**What you need to do**
Only the lines starting at the one with "Keep writing the" and ending at the one with "return (*linear, 1.0)" should be copied, exactly and with both ends kept.

**Data for this exercise**
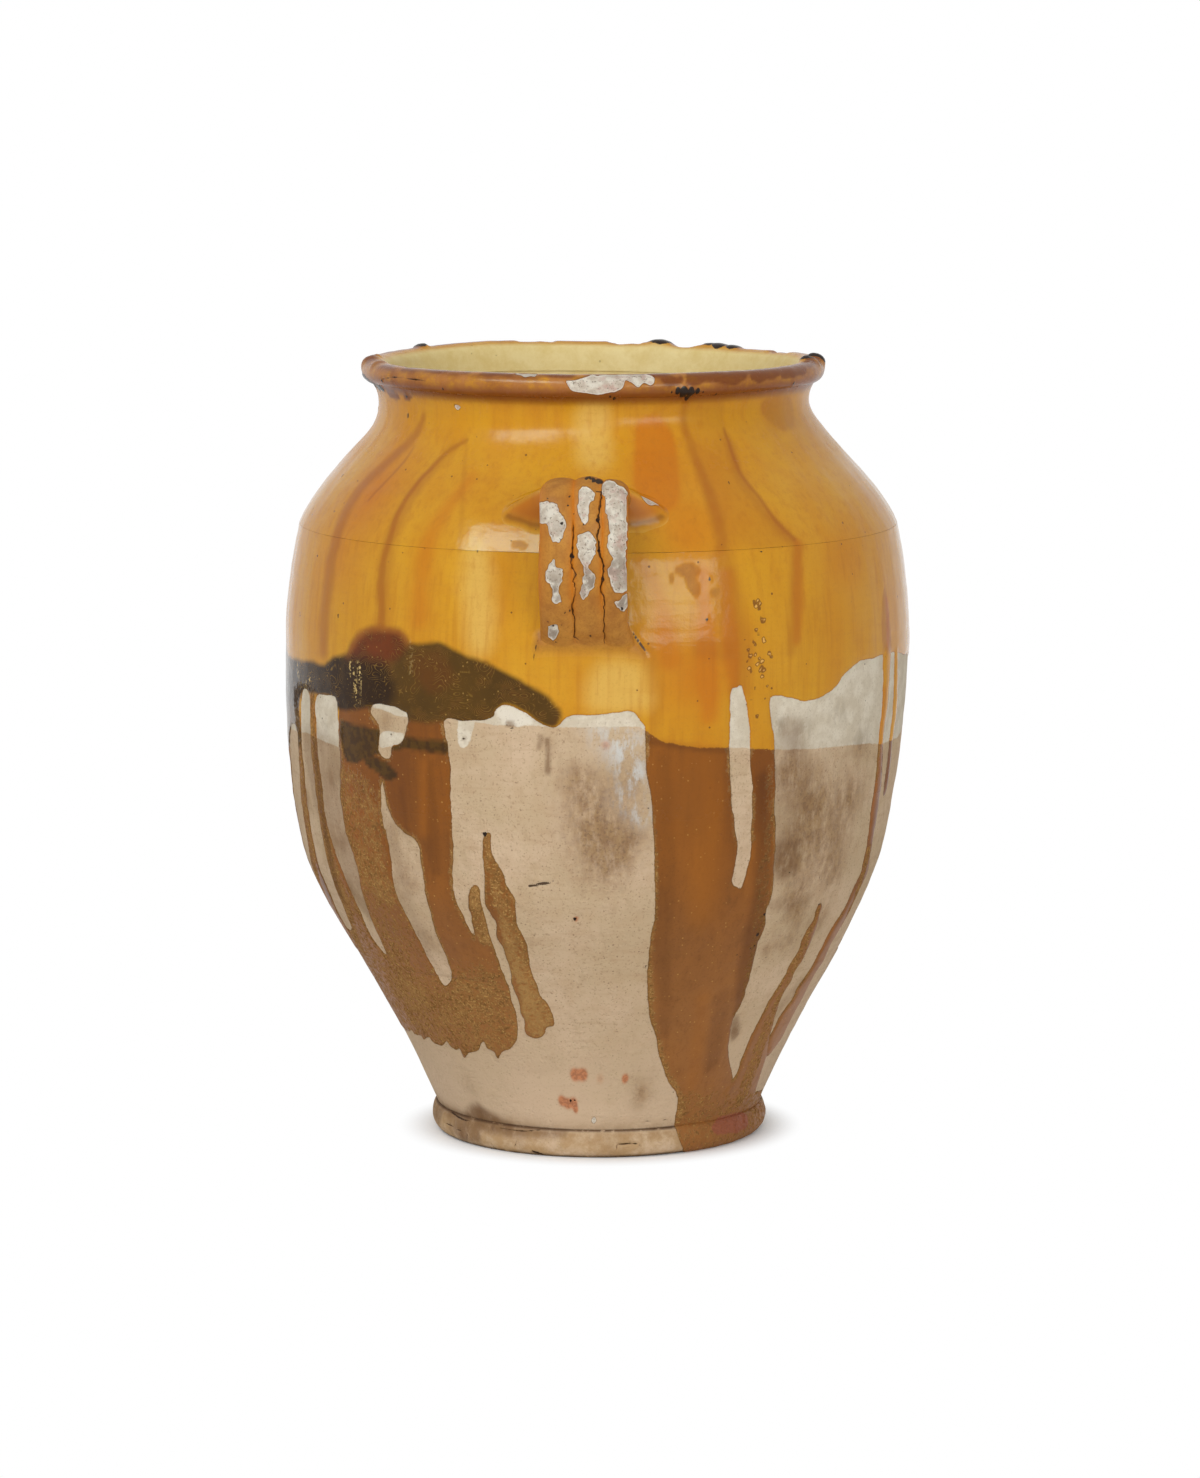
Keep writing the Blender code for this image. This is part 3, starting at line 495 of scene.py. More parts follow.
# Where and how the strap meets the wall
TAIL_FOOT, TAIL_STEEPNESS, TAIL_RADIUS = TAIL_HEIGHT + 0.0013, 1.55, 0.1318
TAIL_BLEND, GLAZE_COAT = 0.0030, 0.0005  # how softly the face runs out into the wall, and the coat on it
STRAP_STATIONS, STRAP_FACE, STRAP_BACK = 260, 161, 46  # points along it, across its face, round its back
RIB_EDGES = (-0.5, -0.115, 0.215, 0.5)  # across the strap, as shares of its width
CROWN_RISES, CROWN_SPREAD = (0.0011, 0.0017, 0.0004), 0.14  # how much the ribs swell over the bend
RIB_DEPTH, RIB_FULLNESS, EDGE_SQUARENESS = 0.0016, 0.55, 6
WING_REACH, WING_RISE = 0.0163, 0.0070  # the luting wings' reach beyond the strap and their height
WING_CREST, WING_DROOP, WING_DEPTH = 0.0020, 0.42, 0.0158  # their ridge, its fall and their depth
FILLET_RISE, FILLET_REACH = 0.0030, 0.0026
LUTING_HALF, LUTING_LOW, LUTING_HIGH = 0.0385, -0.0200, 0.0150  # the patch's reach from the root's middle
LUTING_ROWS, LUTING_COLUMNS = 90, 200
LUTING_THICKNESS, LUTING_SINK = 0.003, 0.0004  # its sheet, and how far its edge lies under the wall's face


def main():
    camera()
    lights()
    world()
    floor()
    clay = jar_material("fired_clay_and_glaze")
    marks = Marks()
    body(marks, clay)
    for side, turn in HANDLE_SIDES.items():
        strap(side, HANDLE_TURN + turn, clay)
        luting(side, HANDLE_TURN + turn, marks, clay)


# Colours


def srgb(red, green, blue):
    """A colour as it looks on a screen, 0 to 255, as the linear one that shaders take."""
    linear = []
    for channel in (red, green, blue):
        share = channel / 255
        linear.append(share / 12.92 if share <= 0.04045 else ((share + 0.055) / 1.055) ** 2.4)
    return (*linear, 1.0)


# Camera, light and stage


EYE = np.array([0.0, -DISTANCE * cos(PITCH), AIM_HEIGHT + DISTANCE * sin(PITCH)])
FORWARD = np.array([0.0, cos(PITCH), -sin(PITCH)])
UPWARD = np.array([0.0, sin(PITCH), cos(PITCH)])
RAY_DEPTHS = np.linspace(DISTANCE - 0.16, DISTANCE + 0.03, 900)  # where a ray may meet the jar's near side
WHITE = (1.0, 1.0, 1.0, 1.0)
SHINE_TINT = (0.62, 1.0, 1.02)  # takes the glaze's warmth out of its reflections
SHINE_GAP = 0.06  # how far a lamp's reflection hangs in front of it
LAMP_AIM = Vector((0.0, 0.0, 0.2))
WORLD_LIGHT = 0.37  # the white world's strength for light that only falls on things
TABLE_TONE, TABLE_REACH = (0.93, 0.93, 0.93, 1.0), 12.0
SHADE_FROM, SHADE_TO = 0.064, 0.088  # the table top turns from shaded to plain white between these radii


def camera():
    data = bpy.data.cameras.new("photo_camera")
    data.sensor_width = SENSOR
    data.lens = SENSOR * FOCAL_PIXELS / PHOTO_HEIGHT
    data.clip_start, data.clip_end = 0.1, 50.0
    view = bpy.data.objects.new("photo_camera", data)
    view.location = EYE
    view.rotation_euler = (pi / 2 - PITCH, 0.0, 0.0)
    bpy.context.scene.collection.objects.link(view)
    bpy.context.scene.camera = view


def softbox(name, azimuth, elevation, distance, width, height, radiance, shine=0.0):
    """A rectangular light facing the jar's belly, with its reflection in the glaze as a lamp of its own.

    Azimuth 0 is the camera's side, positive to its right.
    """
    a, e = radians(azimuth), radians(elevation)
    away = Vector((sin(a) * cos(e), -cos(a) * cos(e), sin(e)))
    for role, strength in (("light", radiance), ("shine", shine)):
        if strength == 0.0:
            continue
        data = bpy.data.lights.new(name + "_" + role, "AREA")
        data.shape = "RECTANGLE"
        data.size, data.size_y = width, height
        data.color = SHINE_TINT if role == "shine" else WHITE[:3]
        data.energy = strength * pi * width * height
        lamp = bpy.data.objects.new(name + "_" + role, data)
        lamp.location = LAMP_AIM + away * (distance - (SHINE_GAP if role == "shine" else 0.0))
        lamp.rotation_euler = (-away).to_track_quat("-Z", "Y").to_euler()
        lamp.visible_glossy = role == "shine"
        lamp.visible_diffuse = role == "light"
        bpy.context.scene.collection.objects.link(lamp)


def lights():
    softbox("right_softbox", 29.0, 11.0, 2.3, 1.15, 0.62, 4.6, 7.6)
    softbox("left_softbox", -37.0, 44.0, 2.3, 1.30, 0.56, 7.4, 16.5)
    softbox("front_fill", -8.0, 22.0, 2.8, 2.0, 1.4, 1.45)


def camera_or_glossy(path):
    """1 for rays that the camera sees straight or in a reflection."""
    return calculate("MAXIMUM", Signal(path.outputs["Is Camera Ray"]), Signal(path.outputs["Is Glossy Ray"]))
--
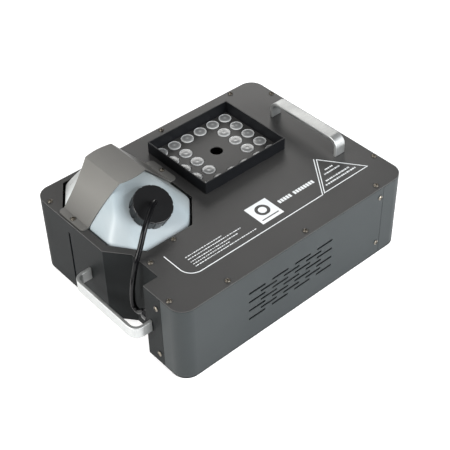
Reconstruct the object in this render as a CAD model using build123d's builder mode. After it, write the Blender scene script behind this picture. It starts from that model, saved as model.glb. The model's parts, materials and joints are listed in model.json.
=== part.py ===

**Answer to this problem**
Keep writing the Blender code for this image. This is part 3, starting at line 495 of scene.py. More parts follow.
# Where and how the strap meets the wall
TAIL_FOOT, TAIL_STEEPNESS, TAIL_RADIUS = TAIL_HEIGHT + 0.0013, 1.55, 0.1318
TAIL_BLEND, GLAZE_COAT = 0.0030, 0.0005  # how softly the face runs out into the wall, and the coat on it
STRAP_STATIONS, STRAP_FACE, STRAP_BACK = 260, 161, 46  # points along it, across its face, round its back
RIB_EDGES = (-0.5, -0.115, 0.215, 0.5)  # across the strap, as shares of its width
CROWN_RISES, CROWN_SPREAD = (0.0011, 0.0017, 0.0004), 0.14  # how much the ribs swell over the bend
RIB_DEPTH, RIB_FULLNESS, EDGE_SQUARENESS = 0.0016, 0.55, 6
WING_REACH, WING_RISE = 0.0163, 0.0070  # the luting wings' reach beyond the strap and their height
WING_CREST, WING_DROOP, WING_DEPTH = 0.0020, 0.42, 0.0158  # their ridge, its fall and their depth
FILLET_RISE, FILLET_REACH = 0.0030, 0.0026
LUTING_HALF, LUTING_LOW, LUTING_HIGH = 0.0385, -0.0200, 0.0150  # the patch's reach from the root's middle
LUTING_ROWS, LUTING_COLUMNS = 90, 200
LUTING_THICKNESS, LUTING_SINK = 0.003, 0.0004  # its sheet, and how far its edge lies under the wall's face


def main():
    camera()
    lights()
    world()
    floor()
    clay = jar_material("fired_clay_and_glaze")
    marks = Marks()
    body(marks, clay)
    for side, turn in HANDLE_SIDES.items():
        strap(side, HANDLE_TURN + turn, clay)
        luting(side, HANDLE_TURN + turn, marks, clay)


# Colours


def srgb(red, green, blue):
    """A colour as it looks on a screen, 0 to 255, as the linear one that shaders take."""
    linear = []
    for channel in (red, green, blue):
        share = channel / 255
        linear.append(share / 12.92 if share <= 0.04045 else ((share + 0.055) / 1.055) ** 2.4)
    return (*linear, 1.0)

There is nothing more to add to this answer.